On the supply side, TollBit’s clients are companies with openly accessible websites, whose data are vulnerable to scraping. They includes publishers, sites with user-generated content, and sites that allow end users to take action - such as e-commerce sites.
Using TollBit, websites can sign up rates and rules can be set for autonomous (non-human) access to any specific URL. TollBit also provides powerful analytics and visibility to companies about autonomous traffic.
On the other side, companies doing the scraping today can use TollBit to access content and data on websites for a fee in exchange for licensing and a cleaner more digestible version of the URL page.
TollBit enables websites to realize the true value of their data, which would otherwise be prone to payment-free scraping.
-
## Are you onboarding publishers?
Yes, we are onboarding publishers and partners.
-
## A number of publishers are cutting their own content licensing deals with tech companies - how would this platform impact the platform?
TollBit is an “and” product. We encourage our websites to pursue 1:1 licensing deals when they make sense. TollBit can also help provide critical missing infrastructure for licensing deals, including reporting, rate limits, and authentication.
-
## How do you expect to set pricing/value of content?
On-demand access rates are something that will depend on the unique needs and business model of our individual clients. Publishers set their own rates on TollBit. However, private licensing deal terms are never public.
-
## Was this developed in concert with any publishers?
The development of the TollBit platform was informed by conversations with dozens of publishers and the product will continue to be improved with their feedback.
-
## Do publishers need to have a paywall in order to use TollBit to generate revenue? If information is already in the public domain then how can AI companies be expected to pay?

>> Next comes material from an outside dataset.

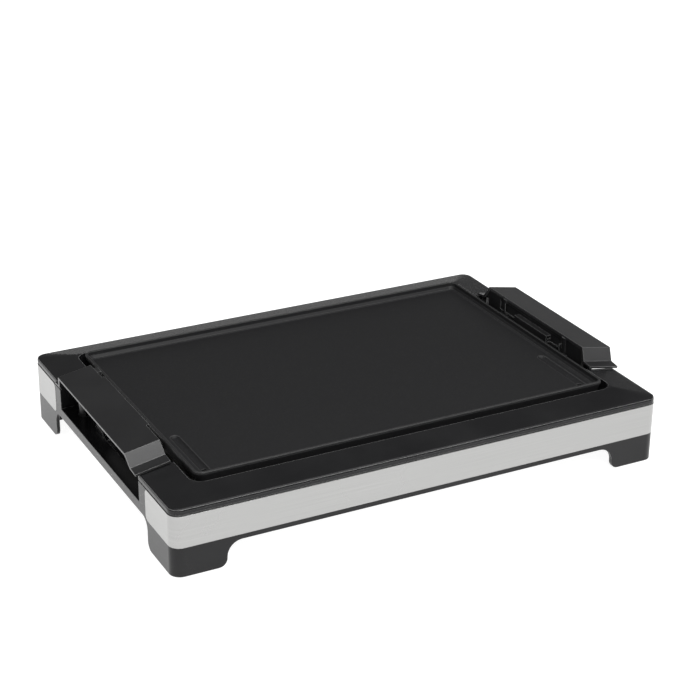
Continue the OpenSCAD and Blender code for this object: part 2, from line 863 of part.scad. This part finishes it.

Publishers do not have to have an existing paywall in place to generate revenue via TollBit.
-
## Are there restrictions on how content can be used once licensed through TollBit?

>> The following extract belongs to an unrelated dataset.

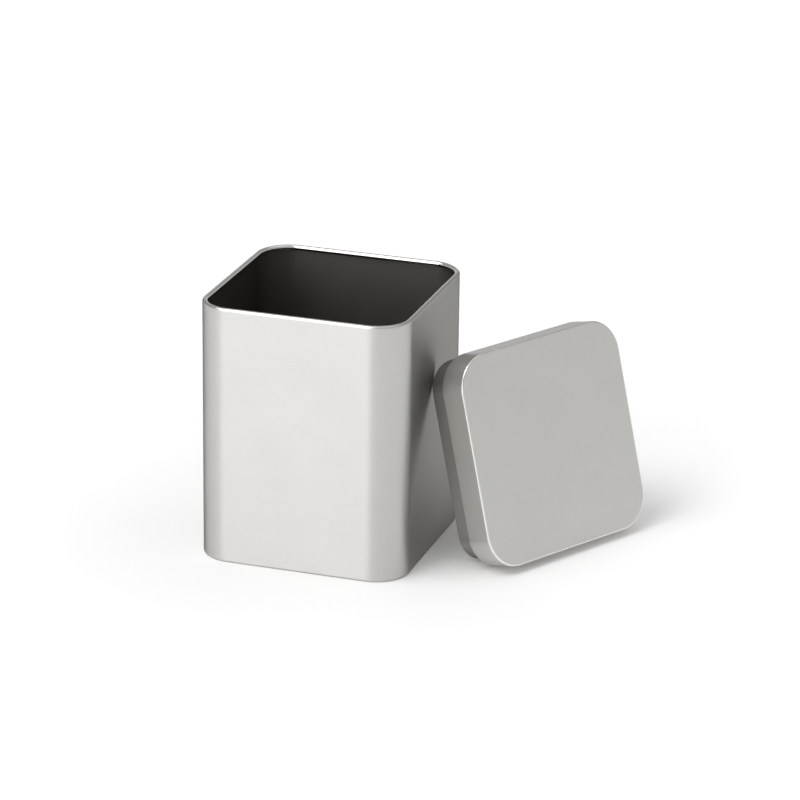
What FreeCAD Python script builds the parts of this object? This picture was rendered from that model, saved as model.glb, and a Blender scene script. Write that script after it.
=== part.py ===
"""Square tea tin with its plug lid taken off and leant against it.

Units are millimetres. +Z is up and the tin stands on z = 0, with the middle of its base at the origin.
The tin and the lid are each one piece of formed sheet steel. A block with the outer form of the piece
is hollowed out to the thickness of the sheet, and its open edge ends in a roll of the same sheet.
"""
import FreeCAD, Part
import math
import os
import re

import Sketcher
from FreeCAD import Placement, Rotation, Vector

# Every size that can be set by itself, in millimetres or degrees.
SIZES = [
    ("width", 76.0),             # across the flat sides of the tin, and of the lid's cap band
    ("tin_height", 94.0),        # from the floor to the top of the rolled rim
    ("corner_radius", 12.6),     # outer radius of the upright corners of the tin and the lid
    ("sheet", 0.3),              # thickness of the tinplate
    ("rim_roll", 2.0),           # outer diameter of the tin's rim, which is rolled inwards
    ("rim_turn", 290.0),         # how far round the rim is rolled
    ("foot_radius", 0.8),        # outer radius along the bottom edge of the tin
    ("foot_width", 2.6),         # flat ring that the tin stands on, in from the wall
    ("base_recess", 1.0),        # height of the base panel above the floor
    ("step_radius", 0.4),        # radius at both edges of the step up to the base panel
    ("cap_height", 10.7),        # band of the lid that is flush with the tin
    ("plug_height", 8.0),        # band of the lid that goes into the tin
    ("plug_clearance", 0.25),    # gap on each side between the plug and the tin's rolled rim
    ("top_radius", 0.6),         # outer radius round the flat top of the lid
    ("shoulder_radius", 0.5),    # outer radius at the lower edge of the cap band
    ("neck_radius", 0.5),        # hollow radius where the shoulder turns down into the plug
    ("hem_roll", 0.9),           # outer diameter of the hem rolled inwards along the plug's edge
    ("hem_turn", 215.0),         # how far round the hem is rolled
    ("lid_yaw", 60.4),           # the lid's top faces this far round from -Y towards +X
    ("lid_lean", 16.3),          # the lid leans back this far from upright
    ("touch_along", -1.6),       # the lid touches the tin's +X wall this far along Y
    ("touch_gap", 0.02),         # air left where the lid meets the tin
]
# The plug is smaller than the cap by the tin's rolled rim and the clearance on each side.
PLUG_INSET = "rim_roll + plug_clearance"
ORIGIN = (-1, 1)
START, END, CENTRE = 1, 2, 3
ALIKE = 0.001

document = FreeCAD.newDocument("tea_tin")
sheet = document.addObject("Spreadsheet::Sheet", "Sizes")
for row, (alias, value) in enumerate(SIZES, start=1):
    sheet.set(f"A{row}", alias)
    sheet.set(f"B{row}", str(value))
    sheet.setAlias(f"B{row}", alias)
document.recompute()


def size(expression):
    """The value of a cell of the sheet, or of a sum of cells."""
    return float(sheet.evalExpression(expression))


def from_sheet(expression):
    """The same expression, written for an object outside the sheet."""
    return re.sub(r"([a-z_]+)", r"Sizes.\1", expression)


# ---- sketches ------------------------------------------------------------------------------------

def new_sketch(body, name, role, lift="0"):
    """An empty sketch on one of the body's origin planes, raised off it by lift."""
    sketch = body.newObject("Sketcher::SketchObject", name)
    plane = next(item for item in body.Origin.OriginFeatures if item.Role == role)
    sketch.AttachmentSupport = [(plane, "")]
    sketch.MapMode = "FlatFace"
    sketch.setExpression("AttachmentOffset.Base.z", from_sheet(lift))
    return sketch


def bind(sketch, kind, *where, expression, name):
    """Add a named dimension that takes its value from the sheet."""
    sketch.addConstraint(Sketcher.Constraint(kind, *where, size(expression)))
    sketch.renameConstraint(sketch.ConstraintCount - 1, name)
    sketch.setExpression(f"Constraints.{name}", from_sheet(expression))


def rounded_square(body, name, lift, half_width, corner_radius):
    """A sketch of a square about the origin with four round corners."""
    sketch = new_sketch(body, name, "XY_Plane", lift)
    half, radius = size(half_width), size(corner_radius)
    flat = half - radius
    lines, arcs = [], []
    for quarter in range(4):
        turn = Rotation(Vector(0, 0, 1), 90 * quarter)
        side = Part.LineSegment(turn * Vector(half, -flat, 0), turn * Vector(half, flat, 0))
        circle = Part.Circle(turn * Vector(flat, flat, 0), Vector(0, 0, 1), radius)
        begin = math.pi / 2 * quarter
        lines.append(sketch.addGeometry(side))
        arcs.append(sketch.addGeometry(Part.ArcOfCircle(circle, begin, begin + math.pi / 2)))
    for line, arc, following in zip(lines, arcs, lines[1:] + lines[:1]):
        sketch.addConstraint(Sketcher.Constraint("Tangent", line, END, arc, START))
        sketch.addConstraint(Sketcher.Constraint("Tangent", arc, END, following, START))
    for line, direction in zip(lines, ("Vertical", "Horizontal", "Vertical", "Horizontal")):
        sketch.addConstraint(Sketcher.Constraint(direction, line))
    for arc in arcs[1:]:
        sketch.addConstraint(Sketcher.Constraint("Equal", arcs[0], arc))
    places = (("DistanceX", ""), ("DistanceY", ""), ("DistanceX", "-"), ("DistanceY", "-"))
    for number, (line, (kind, sign)) in enumerate(zip(lines, places)):
        bind(sketch, kind, *ORIGIN, line, START, expression=f"{sign}({half_width})", name=f"side{number}")
    bind(sketch, "Radius", arcs[0], expression=corner_radius, name="corner")
    return sketch


def rolled_section(body, name, across, up, diameter, turn, rises):
    """A sketch of the section of a rolled edge: the sheet bent round the point (across, up).

    The roll leaves the wall on its outer side, level with that point. It goes up and over where the
    wall rises to it, and down and under where the wall hangs from above.
    """
    sketch = new_sketch(body, name, "XZ_Plane")
    centre = Vector(size(across), size(up), 0)
    outer = size(diameter) / 2
    inner = outer - size("sheet")
    turned = math.radians(size(turn))
    if rises:
        first, last, root_end, free_end = 0, turned, START, END
        away = Vector(math.cos(turned), math.sin(turned), 0)
    else:
        first, last, root_end, free_end = -turned, 0, END, START
        away = Vector(math.cos(turned), -math.sin(turned), 0)
    level = Vector(1, 0, 0)
    outside, inside = [
        sketch.addGeometry(Part.ArcOfCircle(Part.Circle(centre, Vector(0, 0, 1), radius), first, last))
        for radius in (outer, inner)
    ]
    root, tip = [
        sketch.addGeometry(Part.LineSegment(centre + ray * inner, centre + ray * outer))
        for ray in (level, away)
    ]
    sketch.addConstraint(Sketcher.Constraint("Coincident", outside, CENTRE, inside, CENTRE))
    for arc, point in ((inside, START), (outside, END)):
        sketch.addConstraint(Sketcher.Constraint("Coincident", root, point, arc, root_end))
        sketch.addConstraint(Sketcher.Constraint("Coincident", tip, point, arc, free_end))
    sketch.addConstraint(Sketcher.Constraint("Horizontal", root))
    for line in (root, tip):
        sketch.addConstraint(Sketcher.Constraint("PointOnObject", outside, CENTRE, line))
    bind(sketch, "DistanceX", *ORIGIN, outside, CENTRE, expression=across, name="across")
    bind(sketch, "DistanceY", *ORIGIN, outside, CENTRE, expression=up, name="up")
    bind(sketch, "Radius", outside, expression=f"{diameter} / 2", name="outer")
    bind(sketch, "Radius", inside, expression=f"{diameter} / 2 - sheet", name="inner")
    bind(sketch, "Angle", outside, expression=turn, name="turn")
    return sketch


# ---- features ------------------------------------------------------------------------------------

def add(body, kind, name, bound, **settings):
    """Add one feature, with bound giving the properties that follow the sheet, and recompute."""
    feature = body.newObject(f"PartDesign::{kind}", name)
    for prop, value in settings.items():
        setattr(feature, prop, value)
    for prop, expression in bound.items():
        feature.setExpression(prop, from_sheet(expression))
    document.recompute()
    return feature


def edge_loop(shape, height, reach):
    """Names of the edges at one height whose farthest reach from the axis along X or Y is at most this."""
    names = []
    for number, edge in enumerate(shape.Edges, start=1):
        box = edge.BoundBox
        level = abs(box.ZMin - height) < ALIKE and abs(box.ZMax - height) < ALIKE
        if level and max(-box.XMin, box.XMax, -box.YMin, box.YMax) < reach + ALIKE:
            names.append(f"Edge{number}")
    return names


def round_edges(body, name, height, reach, radius, inside_of=None):
    """Round the loop of edges at one height, leaving out a smaller loop at the same height."""
    base = body.Tip
    names = edge_loop(base.Shape, size(height), size(reach))
    if inside_of:
        smaller = edge_loop(base.Shape, size(height), size(inside_of))
        names = [edge for edge in names if edge not in smaller]
    return add(body, "Fillet", name, {"Radius": radius}, Base=(base, names))


def hollow_out(body, height):
    """Leave only the sheet, open at the flat face at this height."""
    base = body.Tip
    for number, face in enumerate(base.Shape.Faces, start=1):
        box = face.BoundBox
        if abs(box.ZMin - size(height)) < ALIKE and abs(box.ZMax - size(height)) < ALIKE:
            mouth = f"Face{number}"
    return add(body, "Thickness", "formed_sheet", {"Value": "sheet"}, Base=(base, [mouth]), Reversed=True)


def sweep_round(body, name, section, spine):
    """Sweep a section once round a closed sketch."""
    path = [f"Edge{number}" for number in range(1, len(spine.Shape.Edges) + 1)]
    return add(body, "AdditivePipe", name, {}, Profile=section, Spine=(spine, path))


# ---- the tin -------------------------------------------------------------------------------------

def make_tin():
    body = document.addObject("PartDesign::Body", "tin")
    wall_top = "tin_height - rim_roll / 2"
    outline = rounded_square(body, "outline", "0", "width / 2", "corner_radius")
    add(body, "Pad", "block", {"Length": wall_top}, Profile=outline)
    panel_reach = "width / 2 - foot_width"
    panel = rounded_square(body, "base_panel", "0", panel_reach, "corner_radius - foot_width")
    solid_block = body.Tip.Shape.Volume
    recess = add(body, "Pocket", "base_step", {"Length": "base_recess"}, Profile=panel, Reversed=True)
    if recess.Shape.Volume >= solid_block:
        raise RuntimeError("the step under the base cut nothing")
    round_edges(body, "foot_edge", "0", "width / 2", "foot_radius", inside_of=panel_reach)
    round_edges(body, "step_foot", "0", panel_reach, "step_radius")
    round_edges(body, "step_panel", "base_recess", panel_reach, "step_radius")
    hollow_out(body, wall_top)
    section = rolled_section(
        body, "rim_section", "width / 2 - rim_roll / 2", wall_top, "rim_roll", "rim_turn", rises=True
    )
    sweep_round(body, "rolled_rim", section, outline)
    return body


# ---- the lid, made with its open side down on its own z = 0 ----------------------------------------

def make_lid():
    body = document.addObject("PartDesign::Body", "lid")
    plug_reach = f"width / 2 - ({PLUG_INSET})"
    lid_top = "plug_height + cap_height"
    mouth = "hem_roll / 2"
    plug = rounded_square(body, "plug_outline", mouth, plug_reach, f"corner_radius - ({PLUG_INSET})")
    add(body, "Pad", "plug_block", {"Length": f"plug_height - {mouth}"}, Profile=plug)
    cap = rounded_square(body, "cap_outline", "plug_height", "width / 2", "corner_radius")
    add(body, "Pad", "cap_block", {"Length": "cap_height"}, Profile=cap)
    round_edges(body, "shoulder", "plug_height", "width / 2", "shoulder_radius", inside_of=plug_reach)
    round_edges(body, "neck", "plug_height", plug_reach, "neck_radius")
    round_edges(body, "top_edge", lid_top, "width / 2", "top_radius")
    hollow_out(body, mouth)
    section = rolled_section(
        body, "hem_section", f"{plug_reach} - hem_roll / 2", mouth, "hem_roll", "hem_turn", rises=False
    )
    sweep_round(body, "rolled_hem", section, plug)
    return body


def lid_rims():
    """The lid's three rounded rims: level of each, half width and corner radius of its middle line, tube."""
    rims = []
    for level, inset, tube in (
        ("hem_roll / 2", f"{PLUG_INSET} + hem_roll / 2", "hem_roll / 2"),
        ("plug_height + shoulder_radius", "shoulder_radius", "shoulder_radius"),
        ("plug_height + cap_height - top_radius", "top_radius", "top_radius"),
    ):
        half = size(f"width / 2 - ({inset})")
        rims.append((size(level), half, size(f"corner_radius - ({inset})"), size(tube)))
    return rims


def farthest_point(rotation, direction):
    """The point of the turned lid that reaches farthest along a direction."""
    along = rotation.inverted() * direction
    flat = math.hypot(along.x, along.y)
    points = []
    for level, half, corner, tube in lid_rims():
        point = Vector(0, 0, level) + along * tube
        for axis, share in (("x", along.x), ("y", along.y)):
            out = math.copysign(half - corner, share) if abs(share) > ALIKE else 0
            setattr(point, axis, getattr(point, axis) + out + corner * share / flat)
        points.append(rotation * point)
    return max(points, key=lambda point: point.dot(direction))


def lean_lid(body):
    """Stand the lid on its side on the floor, leaning back until it touches the tin's +X wall."""
    upright = 90 - size("lid_lean")
    rotation = Rotation(Vector(0, 0, 1), size("lid_yaw")) * Rotation(Vector(1, 0, 0), upright)
    lowest = farthest_point(rotation, Vector(0, 0, -1))
    touching = farthest_point(rotation, Vector(-1, 0, 0))
    place = Vector(
        size("width / 2 + touch_gap") - touching.x,
        size("touch_along") - touching.y,
        -lowest.z,
    )
    body.Placement = Placement(place, rotation)


tin = make_tin()
lid = make_lid()
lean_lid(lid)
document.recompute()

for item in document.Objects:
    if "Invalid" in item.State or "Error" in item.State:
        raise RuntimeError(f"{item.Name} failed: {item.State}")
    if item.TypeId == "Sketcher::SketchObject" and not item.FullyConstrained:
        raise RuntimeError(f"{item.Name} has a size that nothing sets")

os.makedirs("parts", exist_ok=True)
for body in (tin, lid):
    shape = body.Shape
    if shape.isNull() or not shape.isValid() or len(shape.Solids) != 1:
        raise RuntimeError(f"{body.Label} is not one valid solid")
    shape.exportStep(f"parts/{body.Label}.step")
    box = shape.optimalBoundingBox()
    print(body.Label, round(shape.Volume, 2), box)
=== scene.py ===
"""Looks of the square tea tin and of its plug lid, which leans against it.

Blender units are metres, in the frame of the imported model. The two CAD nodes are each replaced by a
finer mesh of the same section, swept round the same rounded square.
"""
import math

import bpy
from mathutils import Matrix, Vector


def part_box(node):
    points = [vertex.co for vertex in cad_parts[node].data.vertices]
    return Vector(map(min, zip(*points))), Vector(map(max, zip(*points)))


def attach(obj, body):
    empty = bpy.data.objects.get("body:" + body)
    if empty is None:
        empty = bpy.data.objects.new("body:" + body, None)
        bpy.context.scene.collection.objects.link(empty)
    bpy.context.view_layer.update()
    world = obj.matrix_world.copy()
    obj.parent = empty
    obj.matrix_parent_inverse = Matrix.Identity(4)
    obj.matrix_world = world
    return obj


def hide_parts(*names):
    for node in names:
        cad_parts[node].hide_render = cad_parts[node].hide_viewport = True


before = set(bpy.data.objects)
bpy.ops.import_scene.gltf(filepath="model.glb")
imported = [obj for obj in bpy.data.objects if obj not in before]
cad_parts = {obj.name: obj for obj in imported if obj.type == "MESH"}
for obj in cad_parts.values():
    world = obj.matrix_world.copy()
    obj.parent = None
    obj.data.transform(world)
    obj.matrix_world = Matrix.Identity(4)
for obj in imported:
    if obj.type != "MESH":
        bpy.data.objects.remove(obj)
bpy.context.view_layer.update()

MM = 0.001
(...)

Yes, there are specific scopes and restrictions of the on-demand license.
If you use the content/data in a form that is not covered by the license, then the license is not valid and you do not have protection or permission for use.
Made with care in Nashua, Boston, and
New York City
© Novoscribe, Inc. 2024",
"footer": ""
},
"metadata": "",
"rate": {
"priceMicros": 20000,
"currency": "USD",
"licenseType": "ON_DEMAND_LICENSE",
"licensePath": "...",
"error": ""
}
}
As you can see, none of the original content is affected in any way. Just some trimming down of the extra HTML!
Why is this format good for AI?
This formatting maintains crucial context for the LLM like titles, paragraphs, links, etc. At the same time, this format strips away the exessive HTML tags, scripts and other clutter that comes back from scraping typical websites. This format should optimize the value in the content, while being efficient to how many tokens you pass to the LLM.